SOURCE DATA
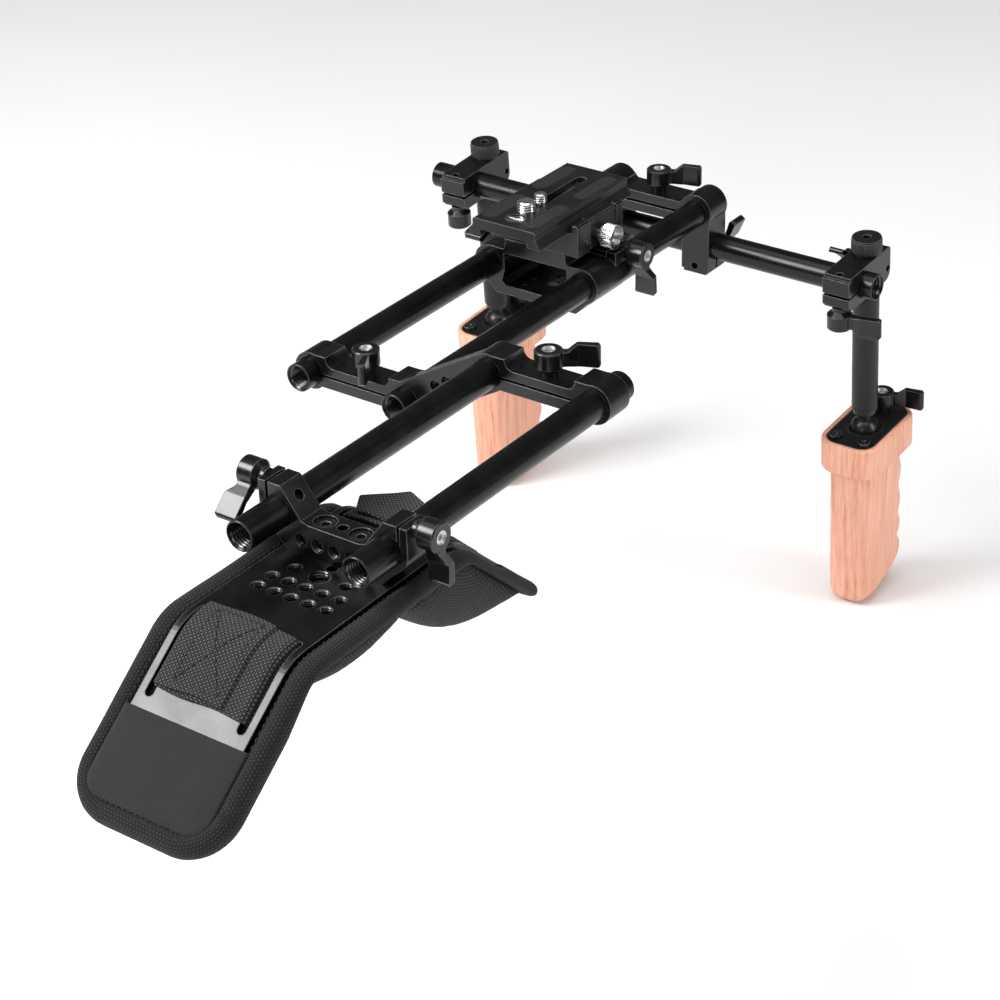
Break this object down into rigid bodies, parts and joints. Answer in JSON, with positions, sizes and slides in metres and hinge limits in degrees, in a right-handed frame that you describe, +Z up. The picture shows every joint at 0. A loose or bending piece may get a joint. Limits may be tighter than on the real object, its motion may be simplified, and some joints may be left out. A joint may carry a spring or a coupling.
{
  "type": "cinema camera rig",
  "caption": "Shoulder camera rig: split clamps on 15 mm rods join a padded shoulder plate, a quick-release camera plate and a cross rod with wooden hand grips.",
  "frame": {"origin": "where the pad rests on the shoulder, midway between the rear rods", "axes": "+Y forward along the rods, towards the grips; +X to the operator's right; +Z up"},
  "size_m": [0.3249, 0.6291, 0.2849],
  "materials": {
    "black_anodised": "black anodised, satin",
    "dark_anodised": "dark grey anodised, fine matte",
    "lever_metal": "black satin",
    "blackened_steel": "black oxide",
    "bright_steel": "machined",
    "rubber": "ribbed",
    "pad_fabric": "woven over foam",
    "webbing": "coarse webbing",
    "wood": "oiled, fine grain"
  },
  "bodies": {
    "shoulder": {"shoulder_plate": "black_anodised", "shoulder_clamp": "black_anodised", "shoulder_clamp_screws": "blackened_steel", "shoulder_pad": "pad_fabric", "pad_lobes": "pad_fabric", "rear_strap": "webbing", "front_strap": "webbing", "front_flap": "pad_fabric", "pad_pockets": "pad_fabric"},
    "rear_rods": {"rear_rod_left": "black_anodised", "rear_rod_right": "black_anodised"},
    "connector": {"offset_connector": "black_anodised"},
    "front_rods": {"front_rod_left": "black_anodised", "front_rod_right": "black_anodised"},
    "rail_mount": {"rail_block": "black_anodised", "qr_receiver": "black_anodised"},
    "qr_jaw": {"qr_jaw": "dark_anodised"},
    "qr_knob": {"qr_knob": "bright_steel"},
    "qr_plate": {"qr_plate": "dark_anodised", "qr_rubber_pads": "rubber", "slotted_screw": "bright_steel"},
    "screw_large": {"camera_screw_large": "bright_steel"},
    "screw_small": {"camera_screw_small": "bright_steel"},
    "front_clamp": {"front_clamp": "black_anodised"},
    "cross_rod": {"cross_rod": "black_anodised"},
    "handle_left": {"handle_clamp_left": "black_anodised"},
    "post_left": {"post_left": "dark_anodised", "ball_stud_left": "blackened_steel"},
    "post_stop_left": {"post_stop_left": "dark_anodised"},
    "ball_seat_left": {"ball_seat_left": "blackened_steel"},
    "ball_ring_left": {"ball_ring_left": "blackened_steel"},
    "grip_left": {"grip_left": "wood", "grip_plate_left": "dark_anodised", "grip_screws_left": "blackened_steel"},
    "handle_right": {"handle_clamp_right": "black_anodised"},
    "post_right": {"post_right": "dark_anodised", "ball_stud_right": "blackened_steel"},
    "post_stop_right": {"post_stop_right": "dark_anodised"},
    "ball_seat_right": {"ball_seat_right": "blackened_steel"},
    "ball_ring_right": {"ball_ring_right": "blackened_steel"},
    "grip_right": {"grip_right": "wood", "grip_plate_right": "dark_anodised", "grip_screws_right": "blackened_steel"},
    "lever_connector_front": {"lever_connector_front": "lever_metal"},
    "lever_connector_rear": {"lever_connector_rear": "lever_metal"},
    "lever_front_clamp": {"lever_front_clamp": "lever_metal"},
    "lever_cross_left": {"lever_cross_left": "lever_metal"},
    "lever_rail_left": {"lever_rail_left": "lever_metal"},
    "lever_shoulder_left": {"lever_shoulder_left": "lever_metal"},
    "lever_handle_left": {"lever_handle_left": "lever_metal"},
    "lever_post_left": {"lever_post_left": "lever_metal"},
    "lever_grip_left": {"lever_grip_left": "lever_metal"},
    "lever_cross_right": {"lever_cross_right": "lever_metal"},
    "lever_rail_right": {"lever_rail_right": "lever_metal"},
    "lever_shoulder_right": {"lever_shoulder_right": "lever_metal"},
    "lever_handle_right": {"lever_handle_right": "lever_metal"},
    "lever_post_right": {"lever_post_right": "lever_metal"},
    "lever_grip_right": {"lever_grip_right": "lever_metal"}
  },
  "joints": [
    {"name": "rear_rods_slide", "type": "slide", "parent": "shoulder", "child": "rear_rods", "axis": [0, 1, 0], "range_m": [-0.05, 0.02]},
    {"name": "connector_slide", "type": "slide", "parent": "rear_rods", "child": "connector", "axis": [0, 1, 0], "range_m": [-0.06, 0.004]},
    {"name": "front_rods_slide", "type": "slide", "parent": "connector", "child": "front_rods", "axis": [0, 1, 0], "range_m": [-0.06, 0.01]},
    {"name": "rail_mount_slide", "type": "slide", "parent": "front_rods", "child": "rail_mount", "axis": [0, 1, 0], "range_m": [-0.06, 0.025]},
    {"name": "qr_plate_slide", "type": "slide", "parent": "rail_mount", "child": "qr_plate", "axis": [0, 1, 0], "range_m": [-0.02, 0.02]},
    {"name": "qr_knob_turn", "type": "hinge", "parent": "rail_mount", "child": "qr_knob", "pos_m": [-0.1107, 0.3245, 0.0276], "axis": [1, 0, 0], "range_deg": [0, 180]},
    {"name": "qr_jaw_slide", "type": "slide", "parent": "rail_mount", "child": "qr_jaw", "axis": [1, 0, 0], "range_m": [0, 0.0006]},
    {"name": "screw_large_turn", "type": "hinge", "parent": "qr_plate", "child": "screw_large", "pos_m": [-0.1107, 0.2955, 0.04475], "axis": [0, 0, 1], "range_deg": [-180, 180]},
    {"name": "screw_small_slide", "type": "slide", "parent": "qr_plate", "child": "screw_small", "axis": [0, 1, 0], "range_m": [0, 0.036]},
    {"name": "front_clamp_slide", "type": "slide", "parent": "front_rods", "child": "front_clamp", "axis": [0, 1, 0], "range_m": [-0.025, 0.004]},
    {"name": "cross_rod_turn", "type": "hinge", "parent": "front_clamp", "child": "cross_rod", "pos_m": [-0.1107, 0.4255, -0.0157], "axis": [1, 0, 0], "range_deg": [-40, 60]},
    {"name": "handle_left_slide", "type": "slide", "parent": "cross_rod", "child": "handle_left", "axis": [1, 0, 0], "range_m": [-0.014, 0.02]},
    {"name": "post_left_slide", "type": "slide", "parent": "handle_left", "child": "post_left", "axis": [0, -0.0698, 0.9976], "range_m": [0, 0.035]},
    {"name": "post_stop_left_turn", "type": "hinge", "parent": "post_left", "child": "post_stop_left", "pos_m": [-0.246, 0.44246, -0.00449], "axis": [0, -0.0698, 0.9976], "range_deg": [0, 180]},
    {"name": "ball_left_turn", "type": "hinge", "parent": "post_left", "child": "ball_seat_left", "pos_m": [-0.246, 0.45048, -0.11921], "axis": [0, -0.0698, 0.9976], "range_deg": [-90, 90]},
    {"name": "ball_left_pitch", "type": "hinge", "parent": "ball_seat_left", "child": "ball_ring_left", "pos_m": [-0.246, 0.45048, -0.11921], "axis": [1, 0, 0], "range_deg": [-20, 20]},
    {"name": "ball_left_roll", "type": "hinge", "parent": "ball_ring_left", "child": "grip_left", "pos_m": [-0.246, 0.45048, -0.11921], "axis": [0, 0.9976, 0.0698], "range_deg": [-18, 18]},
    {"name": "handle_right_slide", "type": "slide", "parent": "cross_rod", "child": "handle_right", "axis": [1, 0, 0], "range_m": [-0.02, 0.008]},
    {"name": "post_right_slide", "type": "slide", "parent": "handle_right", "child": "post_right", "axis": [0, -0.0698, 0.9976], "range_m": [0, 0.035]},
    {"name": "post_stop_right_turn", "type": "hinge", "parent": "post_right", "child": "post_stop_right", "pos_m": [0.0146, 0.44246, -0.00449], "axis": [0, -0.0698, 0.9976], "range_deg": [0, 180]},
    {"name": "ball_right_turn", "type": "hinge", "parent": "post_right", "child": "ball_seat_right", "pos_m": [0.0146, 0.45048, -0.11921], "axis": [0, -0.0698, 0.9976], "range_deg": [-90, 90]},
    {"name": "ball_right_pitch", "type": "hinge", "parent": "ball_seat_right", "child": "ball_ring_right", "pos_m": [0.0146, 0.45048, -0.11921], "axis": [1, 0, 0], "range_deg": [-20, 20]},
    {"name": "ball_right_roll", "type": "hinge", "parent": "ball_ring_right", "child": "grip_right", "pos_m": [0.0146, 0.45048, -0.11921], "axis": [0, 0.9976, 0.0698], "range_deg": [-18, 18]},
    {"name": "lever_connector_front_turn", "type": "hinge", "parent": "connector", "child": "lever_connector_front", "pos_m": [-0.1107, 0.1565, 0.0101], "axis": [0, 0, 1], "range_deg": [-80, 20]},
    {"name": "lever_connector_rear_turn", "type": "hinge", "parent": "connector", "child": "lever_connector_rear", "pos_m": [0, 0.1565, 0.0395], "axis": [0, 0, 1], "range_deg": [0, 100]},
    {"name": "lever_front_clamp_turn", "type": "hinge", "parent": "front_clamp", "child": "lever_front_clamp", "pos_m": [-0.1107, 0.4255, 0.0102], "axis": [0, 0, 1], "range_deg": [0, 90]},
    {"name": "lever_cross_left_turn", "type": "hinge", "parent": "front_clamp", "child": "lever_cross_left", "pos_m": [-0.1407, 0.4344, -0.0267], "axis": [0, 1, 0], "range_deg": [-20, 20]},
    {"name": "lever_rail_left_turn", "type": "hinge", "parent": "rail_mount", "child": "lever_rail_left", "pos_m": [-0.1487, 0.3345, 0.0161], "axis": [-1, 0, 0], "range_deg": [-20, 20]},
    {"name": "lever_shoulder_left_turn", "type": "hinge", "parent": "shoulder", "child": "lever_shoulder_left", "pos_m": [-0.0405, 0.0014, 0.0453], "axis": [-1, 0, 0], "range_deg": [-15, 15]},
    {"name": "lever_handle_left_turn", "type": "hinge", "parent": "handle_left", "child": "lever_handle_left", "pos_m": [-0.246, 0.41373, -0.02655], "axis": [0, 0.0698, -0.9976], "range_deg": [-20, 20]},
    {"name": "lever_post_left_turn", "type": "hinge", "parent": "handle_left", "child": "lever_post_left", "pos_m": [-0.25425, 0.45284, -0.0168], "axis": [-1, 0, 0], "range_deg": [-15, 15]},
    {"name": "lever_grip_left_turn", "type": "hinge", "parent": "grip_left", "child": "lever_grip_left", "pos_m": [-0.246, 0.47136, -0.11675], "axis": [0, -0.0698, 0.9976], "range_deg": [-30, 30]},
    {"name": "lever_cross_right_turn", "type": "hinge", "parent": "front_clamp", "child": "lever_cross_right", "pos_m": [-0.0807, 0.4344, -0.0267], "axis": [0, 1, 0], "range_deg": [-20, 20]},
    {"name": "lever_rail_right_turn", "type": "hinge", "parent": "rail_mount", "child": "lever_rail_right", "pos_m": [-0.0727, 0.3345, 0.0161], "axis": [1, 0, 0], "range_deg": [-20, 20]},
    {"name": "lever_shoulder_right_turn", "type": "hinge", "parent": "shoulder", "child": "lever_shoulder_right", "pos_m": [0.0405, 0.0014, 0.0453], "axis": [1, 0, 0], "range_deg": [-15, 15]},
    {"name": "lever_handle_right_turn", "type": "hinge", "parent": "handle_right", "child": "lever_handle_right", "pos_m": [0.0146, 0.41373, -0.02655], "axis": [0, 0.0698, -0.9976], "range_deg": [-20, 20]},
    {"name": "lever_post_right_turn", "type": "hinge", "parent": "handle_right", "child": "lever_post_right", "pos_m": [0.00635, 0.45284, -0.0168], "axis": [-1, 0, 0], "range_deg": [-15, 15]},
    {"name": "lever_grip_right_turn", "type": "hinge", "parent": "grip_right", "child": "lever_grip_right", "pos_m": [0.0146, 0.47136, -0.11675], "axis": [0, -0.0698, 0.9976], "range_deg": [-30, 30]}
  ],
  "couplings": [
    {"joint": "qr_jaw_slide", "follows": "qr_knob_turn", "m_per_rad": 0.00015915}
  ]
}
--
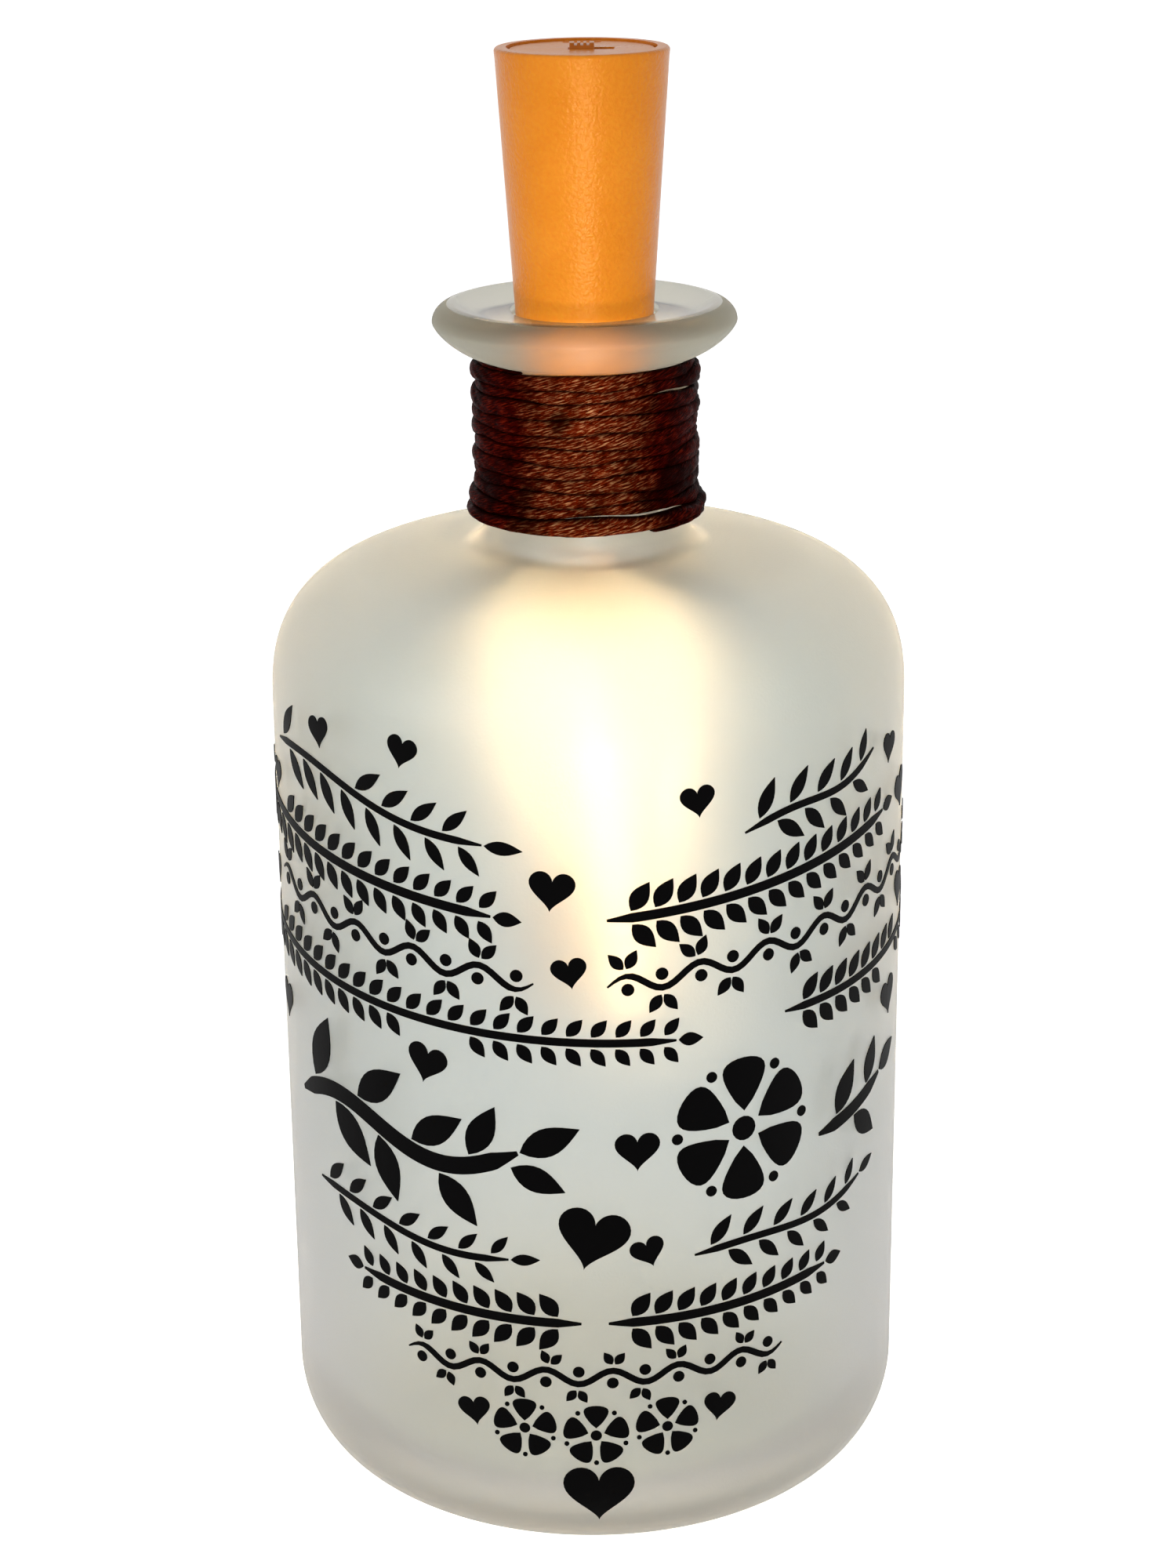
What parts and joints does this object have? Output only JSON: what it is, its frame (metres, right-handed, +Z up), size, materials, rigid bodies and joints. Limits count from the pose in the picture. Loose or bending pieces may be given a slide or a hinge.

THE REQUEST
Pull out all lines in the data above that include "materials".

OUTPUT FOR THIS EXERCISE
  "materials": {
What parts and joints does this object have? Output only JSON: what it is, its frame (metres, right-handed, +Z up), size, materials, rigid bodies and joints. Limits count from the pose in the picture. Loose or bending pieces may be given a slide or a hinge.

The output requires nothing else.